But now we need mobile OpenCL too.

------
phaus
So, for $40 I can make my gorgeous, elegant new iPhone 5s as ugly as a 5C? I'm
sorry, but those cases look absolutely terrible.

I was actually pretty excited about the prospect of an affordable iPhone, but
it appears that the 5C, which is essentially an iPhone 5 that's cheaper to
produce, is still going to cost at least $400-500 without a contract. There
simply isn't $400 worth of technology in the iPhone 5C.

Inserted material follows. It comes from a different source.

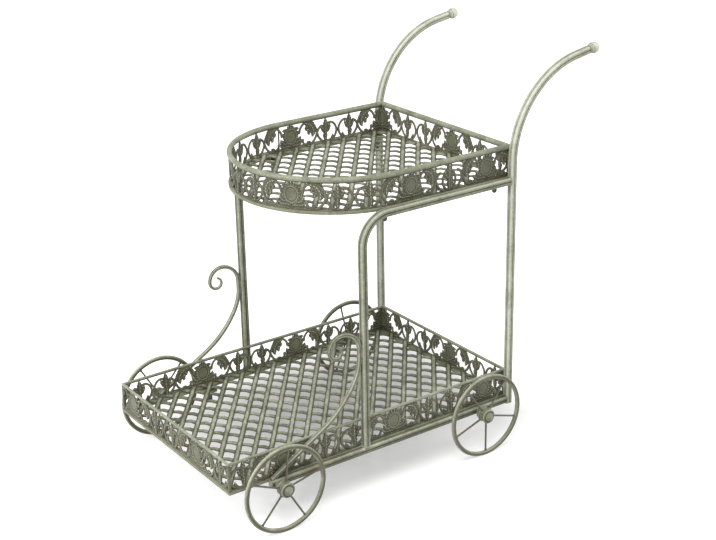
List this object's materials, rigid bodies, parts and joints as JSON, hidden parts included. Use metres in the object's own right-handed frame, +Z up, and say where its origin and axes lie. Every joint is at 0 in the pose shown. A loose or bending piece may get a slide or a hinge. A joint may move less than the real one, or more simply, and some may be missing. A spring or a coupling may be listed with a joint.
{
  "type": "serving cart",
  "caption": "Serving cart with a rectangular lower tray and a round-fronted upper tray of pressed openwork and woven strip, between fluted tube frames on spoked wheels.",
  "frame": {"origin": "on the floor, under the middle of the cart's length and width", "axes": "+X along the cart towards the handles, +Y across it, +Z up"},
  "size_m": [0.9306, 0.554, 0.8589],
  "materials": {
    "side_frames": "satin sage paint over fluted tube, cream dry-brushed on its edges",
    "pressed_panels": "satin sage paint, cream on the relief and olive in its hollows",
    "floor_strips": "satin pale sage paint",
    "rims": "satin cream and sage paint",
    "tray_frames": "satin sage paint",
    "wheels": "satin pale sage paint, brown wear on the rims",
    "axle_fittings": "satin sage paint",
    "fixings": "dark bolts and nuts"
  },
  "bodies": {
    "frame": {"rear_post_near": "side_frames", "rear_post_far": "side_frames", "front_post_near": "side_frames", "front_post_far": "side_frames", "side_rail_near": "side_frames", "side_rail_far": "side_frames", "handle_knob_near": "side_frames", "handle_knob_far": "side_frames", "scroll_brace_near": "side_frames", "scroll_brace_far": "side_frames", "tube_caps": "side_frames", "axle_plates": "side_frames", "axle_studs": "axle_fittings", "axle_spacers": "axle_fittings", "axle_washers": "axle_fittings", "axle_nuts": "axle_fittings", "lower_bottom_frame": "tray_frames", "lower_edge_bar": "rims", "lower_corner_bars": "tray_frames", "lower_gallery_near": "pressed_panels", "lower_gallery_far": "pressed_panels", "lower_gallery_front": "pressed_panels", "lower_gallery_rear": "pressed_panels", "lower_weave_a": "floor_strips", "lower_weave_b": "floor_strips", "lower_tabs": "tray_frames", "lower_lugs": "tray_frames", "lower_bolts": "fixings", "lower_cap_nuts": "fixings", "upper_bottom_frame": "tray_frames", "upper_rim": "rims", "upper_rear_rim": "rims", "upper_corner_bars": "tray_frames", "upper_gallery_near": "pressed_panels", "upper_gallery_far": "pressed_panels", "upper_gallery_bow": "pressed_panels", "upper_gallery_rear": "pressed_panels", "upper_weave_a": "floor_strips", "upper_weave_b": "floor_strips", "upper_tabs": "tray_frames", "upper_lugs": "tray_frames", "upper_bolts": "fixings", "upper_cap_nuts": "fixings"},
    "wheel_front_near": {"front_near_rim": "wheels", "front_near_spokes": "wheels", "front_near_hub": "wheels"},
    "wheel_front_far": {"front_far_rim": "wheels", "front_far_spokes": "wheels", "front_far_hub": "wheels"},
    "wheel_rear_near": {"rear_near_rim": "wheels", "rear_near_spokes": "wheels", "rear_near_hub": "wheels"},
    "wheel_rear_far": {"rear_far_rim": "wheels", "rear_far_spokes": "wheels", "rear_far_hub": "wheels"}
  },
  "joints": [
    {"name": "front_near_wheel_spin", "type": "hinge", "parent": "frame", "child": "wheel_front_near", "pos_m": [-0.35825, -0.25825, 0.094], "axis": [0, 1, 0], "continuous": true},
    {"name": "front_far_wheel_spin", "type": "hinge", "parent": "frame", "child": "wheel_front_far", "pos_m": [-0.35825, 0.25825, 0.094], "axis": [0, 1, 0], "continuous": true},
    {"name": "rear_near_wheel_spin", "type": "hinge", "parent": "frame", "child": "wheel_rear_near", "pos_m": [0.15375, -0.25825, 0.094], "axis": [0, 1, 0], "continuous": true},
    {"name": "rear_far_wheel_spin", "type": "hinge", "parent": "frame", "child": "wheel_rear_far", "pos_m": [0.15375, 0.25825, 0.094], "axis": [0, 1, 0], "continuous": true}
  ]
}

Edit: It's even worse than I expected. The 5C is available unlocked for $549
only through T-Mobile. At $649, the 5S is a reasonably priced luxury, but at
just $100 less, the 5C is a ripoff.

It's disingenuous to pretend that a phone is cheap because it's $100 on-
contract. If I signed that contract the phone would cost me $1300 more than
what I pay using a Galaxy Nexus on the same towers that AT&T subscribers use.
So basically, Apple is telling consumers that an ugly lump of plastic and
glass containing last year's technology is worth more than a 13" Macbook Air
2013.

------
state
Apple has refined their ability to continuously improve these products in ways
that don't at first appear impressive, but in fact dramatically improve the
user experience. Each time this happens I'm inclined to be underwhelmed, but
them am in fact impressed once I get my hands on a device.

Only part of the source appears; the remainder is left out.